I, for one, am sick and tired. The lethargy and disinterest that I feel towards the pursuit, attraction and dating of the opposite sex can only be compared to trying to survive a prolonged period without sleep, decent food, stimulating conversation, and having completed a pentathlon in quicksand. This is fine in itself; I have no problem with my desire to be on my own. To date, I have not suffered a Bridget Jones-esque panic attack about never meeting 'the one', having a ring on my finger, bearing his children and living happily ever after in our perfect, cosy home. Though, what does grind my last nerve is how irrepressibly annoying it is that I have become the one who does not wish to be chased, and I'm being chased like a fugitive from death row!

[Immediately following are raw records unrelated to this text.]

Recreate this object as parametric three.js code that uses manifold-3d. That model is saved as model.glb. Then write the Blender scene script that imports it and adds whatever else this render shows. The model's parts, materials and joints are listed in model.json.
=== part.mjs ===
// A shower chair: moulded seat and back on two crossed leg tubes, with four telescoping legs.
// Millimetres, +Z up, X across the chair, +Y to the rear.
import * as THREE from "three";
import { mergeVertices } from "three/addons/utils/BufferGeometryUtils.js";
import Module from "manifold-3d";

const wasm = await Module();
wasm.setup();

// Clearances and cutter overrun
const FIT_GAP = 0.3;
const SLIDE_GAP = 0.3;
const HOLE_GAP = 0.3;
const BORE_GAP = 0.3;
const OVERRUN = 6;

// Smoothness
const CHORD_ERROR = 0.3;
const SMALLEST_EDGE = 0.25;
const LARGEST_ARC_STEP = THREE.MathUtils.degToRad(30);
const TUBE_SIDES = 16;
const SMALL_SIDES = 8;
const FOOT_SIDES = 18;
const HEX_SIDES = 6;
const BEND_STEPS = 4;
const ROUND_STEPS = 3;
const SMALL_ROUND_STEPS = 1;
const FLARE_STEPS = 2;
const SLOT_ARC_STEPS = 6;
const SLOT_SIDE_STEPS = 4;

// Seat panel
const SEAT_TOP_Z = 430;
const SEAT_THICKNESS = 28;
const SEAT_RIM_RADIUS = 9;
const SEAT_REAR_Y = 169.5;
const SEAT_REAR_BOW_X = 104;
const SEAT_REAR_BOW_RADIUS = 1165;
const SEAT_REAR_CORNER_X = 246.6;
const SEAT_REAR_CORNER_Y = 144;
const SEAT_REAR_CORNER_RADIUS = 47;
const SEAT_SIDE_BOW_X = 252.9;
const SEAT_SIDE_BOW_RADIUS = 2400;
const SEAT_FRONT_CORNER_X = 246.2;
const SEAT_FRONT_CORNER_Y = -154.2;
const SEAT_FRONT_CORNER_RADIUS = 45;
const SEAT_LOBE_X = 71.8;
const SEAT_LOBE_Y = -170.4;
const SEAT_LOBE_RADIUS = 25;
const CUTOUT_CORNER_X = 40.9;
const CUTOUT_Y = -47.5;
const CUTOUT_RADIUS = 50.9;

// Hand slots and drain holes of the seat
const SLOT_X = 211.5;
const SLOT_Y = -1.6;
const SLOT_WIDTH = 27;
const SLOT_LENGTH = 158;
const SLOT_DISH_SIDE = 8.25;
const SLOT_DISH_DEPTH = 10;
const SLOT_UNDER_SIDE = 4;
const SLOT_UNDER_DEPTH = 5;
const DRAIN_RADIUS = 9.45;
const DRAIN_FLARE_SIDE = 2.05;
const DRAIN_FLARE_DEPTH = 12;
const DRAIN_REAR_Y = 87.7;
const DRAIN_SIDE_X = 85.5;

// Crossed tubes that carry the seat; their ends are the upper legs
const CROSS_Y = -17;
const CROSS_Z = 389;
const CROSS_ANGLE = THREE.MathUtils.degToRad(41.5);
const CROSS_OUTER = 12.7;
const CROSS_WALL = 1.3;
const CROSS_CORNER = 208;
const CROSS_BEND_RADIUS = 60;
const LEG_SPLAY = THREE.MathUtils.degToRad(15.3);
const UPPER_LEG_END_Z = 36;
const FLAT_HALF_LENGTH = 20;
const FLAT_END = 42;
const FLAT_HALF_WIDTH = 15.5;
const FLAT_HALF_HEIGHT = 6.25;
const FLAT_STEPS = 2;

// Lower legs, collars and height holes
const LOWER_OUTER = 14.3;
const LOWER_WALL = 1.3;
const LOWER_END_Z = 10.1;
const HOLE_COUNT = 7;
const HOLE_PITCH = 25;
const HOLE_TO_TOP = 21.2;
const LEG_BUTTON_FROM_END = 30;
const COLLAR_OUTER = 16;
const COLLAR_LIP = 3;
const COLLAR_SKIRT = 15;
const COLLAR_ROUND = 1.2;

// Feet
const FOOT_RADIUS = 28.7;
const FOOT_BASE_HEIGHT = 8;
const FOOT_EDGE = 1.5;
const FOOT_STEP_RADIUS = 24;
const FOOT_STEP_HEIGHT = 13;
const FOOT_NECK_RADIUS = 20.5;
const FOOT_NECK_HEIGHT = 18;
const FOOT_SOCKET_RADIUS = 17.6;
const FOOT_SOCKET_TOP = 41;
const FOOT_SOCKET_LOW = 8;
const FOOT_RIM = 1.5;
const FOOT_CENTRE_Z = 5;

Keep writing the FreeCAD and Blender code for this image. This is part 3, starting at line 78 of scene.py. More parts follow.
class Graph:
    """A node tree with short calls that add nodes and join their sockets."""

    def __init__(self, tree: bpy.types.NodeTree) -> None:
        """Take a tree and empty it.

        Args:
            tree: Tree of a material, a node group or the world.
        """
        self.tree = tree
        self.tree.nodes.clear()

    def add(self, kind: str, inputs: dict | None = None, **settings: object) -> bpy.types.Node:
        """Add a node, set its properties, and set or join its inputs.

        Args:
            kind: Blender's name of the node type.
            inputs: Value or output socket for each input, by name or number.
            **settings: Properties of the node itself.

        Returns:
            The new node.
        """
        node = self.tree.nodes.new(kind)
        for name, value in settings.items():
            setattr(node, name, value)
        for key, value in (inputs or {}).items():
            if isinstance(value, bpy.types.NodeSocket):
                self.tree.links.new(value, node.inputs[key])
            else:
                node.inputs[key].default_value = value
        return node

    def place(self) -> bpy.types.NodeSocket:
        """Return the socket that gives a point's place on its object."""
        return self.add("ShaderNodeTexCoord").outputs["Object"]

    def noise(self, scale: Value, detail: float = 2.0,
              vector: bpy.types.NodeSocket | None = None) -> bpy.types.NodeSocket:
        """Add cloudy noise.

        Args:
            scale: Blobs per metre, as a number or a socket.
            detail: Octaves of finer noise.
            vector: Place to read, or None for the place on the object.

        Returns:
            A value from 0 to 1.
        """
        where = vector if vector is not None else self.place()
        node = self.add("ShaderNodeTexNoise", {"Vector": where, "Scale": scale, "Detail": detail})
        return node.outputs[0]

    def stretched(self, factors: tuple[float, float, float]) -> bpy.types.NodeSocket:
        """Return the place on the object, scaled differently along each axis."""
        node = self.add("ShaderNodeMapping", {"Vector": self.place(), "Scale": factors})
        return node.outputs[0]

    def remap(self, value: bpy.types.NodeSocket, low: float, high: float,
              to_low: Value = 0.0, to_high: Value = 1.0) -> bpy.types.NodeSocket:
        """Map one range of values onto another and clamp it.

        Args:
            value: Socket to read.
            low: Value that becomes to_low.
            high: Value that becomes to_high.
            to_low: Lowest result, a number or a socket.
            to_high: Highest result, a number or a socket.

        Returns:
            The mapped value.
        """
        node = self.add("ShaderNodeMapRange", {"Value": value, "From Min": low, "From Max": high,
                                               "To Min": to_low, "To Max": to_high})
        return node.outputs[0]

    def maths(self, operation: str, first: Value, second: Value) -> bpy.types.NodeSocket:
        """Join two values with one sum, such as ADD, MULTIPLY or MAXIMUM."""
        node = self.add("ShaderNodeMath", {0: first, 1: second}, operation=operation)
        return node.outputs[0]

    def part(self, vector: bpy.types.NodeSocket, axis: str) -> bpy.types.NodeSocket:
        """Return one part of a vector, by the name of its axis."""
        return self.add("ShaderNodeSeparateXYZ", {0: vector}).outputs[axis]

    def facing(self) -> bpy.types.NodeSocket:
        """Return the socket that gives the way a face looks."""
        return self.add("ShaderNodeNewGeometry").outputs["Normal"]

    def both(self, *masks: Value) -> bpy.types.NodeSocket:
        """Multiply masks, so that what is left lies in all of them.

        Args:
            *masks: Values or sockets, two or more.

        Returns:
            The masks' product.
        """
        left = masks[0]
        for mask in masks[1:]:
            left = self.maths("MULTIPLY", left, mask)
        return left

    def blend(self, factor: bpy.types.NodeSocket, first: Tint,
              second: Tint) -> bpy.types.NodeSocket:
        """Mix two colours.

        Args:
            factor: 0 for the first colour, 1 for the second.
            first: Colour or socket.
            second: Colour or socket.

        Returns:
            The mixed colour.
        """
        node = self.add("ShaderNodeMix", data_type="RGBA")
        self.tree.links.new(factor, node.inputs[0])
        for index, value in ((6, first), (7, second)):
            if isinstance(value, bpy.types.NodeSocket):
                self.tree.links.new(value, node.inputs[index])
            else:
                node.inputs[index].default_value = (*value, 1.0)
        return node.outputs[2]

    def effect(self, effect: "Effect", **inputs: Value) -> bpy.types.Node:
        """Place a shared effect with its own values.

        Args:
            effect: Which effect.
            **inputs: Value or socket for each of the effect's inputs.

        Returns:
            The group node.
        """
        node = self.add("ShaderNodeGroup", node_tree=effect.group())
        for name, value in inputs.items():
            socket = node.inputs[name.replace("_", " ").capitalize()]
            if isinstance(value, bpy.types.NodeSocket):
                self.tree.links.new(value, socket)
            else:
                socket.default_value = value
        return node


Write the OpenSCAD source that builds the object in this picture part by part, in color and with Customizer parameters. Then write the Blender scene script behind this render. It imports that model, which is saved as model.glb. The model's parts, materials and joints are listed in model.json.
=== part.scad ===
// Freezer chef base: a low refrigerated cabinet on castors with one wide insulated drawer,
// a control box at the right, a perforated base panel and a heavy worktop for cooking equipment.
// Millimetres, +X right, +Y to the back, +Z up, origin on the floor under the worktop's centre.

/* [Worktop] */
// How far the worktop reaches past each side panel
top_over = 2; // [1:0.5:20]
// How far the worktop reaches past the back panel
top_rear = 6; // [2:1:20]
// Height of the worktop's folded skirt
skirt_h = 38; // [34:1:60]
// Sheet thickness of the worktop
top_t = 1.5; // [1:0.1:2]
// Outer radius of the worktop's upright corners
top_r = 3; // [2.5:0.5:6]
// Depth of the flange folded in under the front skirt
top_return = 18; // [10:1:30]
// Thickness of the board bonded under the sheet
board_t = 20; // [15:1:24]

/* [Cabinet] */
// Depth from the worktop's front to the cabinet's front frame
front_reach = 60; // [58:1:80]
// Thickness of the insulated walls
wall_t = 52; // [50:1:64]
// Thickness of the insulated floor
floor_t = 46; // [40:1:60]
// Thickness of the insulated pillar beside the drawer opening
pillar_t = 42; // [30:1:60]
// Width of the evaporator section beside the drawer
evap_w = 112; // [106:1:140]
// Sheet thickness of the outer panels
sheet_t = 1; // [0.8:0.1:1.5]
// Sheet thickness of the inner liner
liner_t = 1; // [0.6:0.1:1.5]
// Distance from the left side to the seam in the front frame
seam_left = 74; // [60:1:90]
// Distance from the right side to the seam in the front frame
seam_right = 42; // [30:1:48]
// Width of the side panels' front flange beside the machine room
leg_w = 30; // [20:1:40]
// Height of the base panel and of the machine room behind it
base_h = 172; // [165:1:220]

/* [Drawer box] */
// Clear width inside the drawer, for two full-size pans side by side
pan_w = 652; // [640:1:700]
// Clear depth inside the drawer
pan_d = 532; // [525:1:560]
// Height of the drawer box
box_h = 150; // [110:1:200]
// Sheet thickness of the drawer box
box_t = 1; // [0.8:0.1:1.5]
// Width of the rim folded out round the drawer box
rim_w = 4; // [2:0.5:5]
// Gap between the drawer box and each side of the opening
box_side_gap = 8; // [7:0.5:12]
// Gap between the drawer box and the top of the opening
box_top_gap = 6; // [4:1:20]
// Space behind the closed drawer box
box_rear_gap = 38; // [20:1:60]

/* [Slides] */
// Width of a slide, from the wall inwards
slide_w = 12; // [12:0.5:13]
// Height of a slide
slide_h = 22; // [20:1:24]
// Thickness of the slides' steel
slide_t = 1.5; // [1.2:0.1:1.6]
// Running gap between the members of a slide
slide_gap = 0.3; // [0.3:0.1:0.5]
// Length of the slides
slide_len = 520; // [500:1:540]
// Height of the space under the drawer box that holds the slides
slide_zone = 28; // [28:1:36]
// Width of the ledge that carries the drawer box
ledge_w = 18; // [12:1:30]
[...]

Please do not misconstrue my sentiment, for I'm sure that there are many people out there who would love to be in said predicament. I am not ungrateful for their frequently kind candour and courage to admit their affection and amorous intent toward me. The plain truth is that I have no need to share my life with anybody else at present. I'm revelling in the selfishness of indulging my passions, quashing any constraining fears, and discovering new facets of my identity. I have become a more complete person, and without the satisfaction of feeling whole, a relationship can never fill that vast void.

So, for everybody who has felt the acute sting and dull ache of heartbreak, consider this; you are not a pawn in the great relationship chessboard of life. You deserve more. Want more. Expect more, and you will get it! Never settle for anybody who doesn't make your knees weak, your stomach do backward somersaults and your heart flutter in nervous joy. Never settle for somebody whose face doesn't light up when you enter a room, whose true, innermost smile isn't reserved especially for you, or who doesn't try to show you their deepest affections every day. There is absolutely no reason whatsoever that you can't feel (almost!) perfectly happy for the rest of your life. Don't waste your time on those who attempt to make you waste your valuable time on their insecurities, mistakes and shortcomings. Be smart, have fun, be you!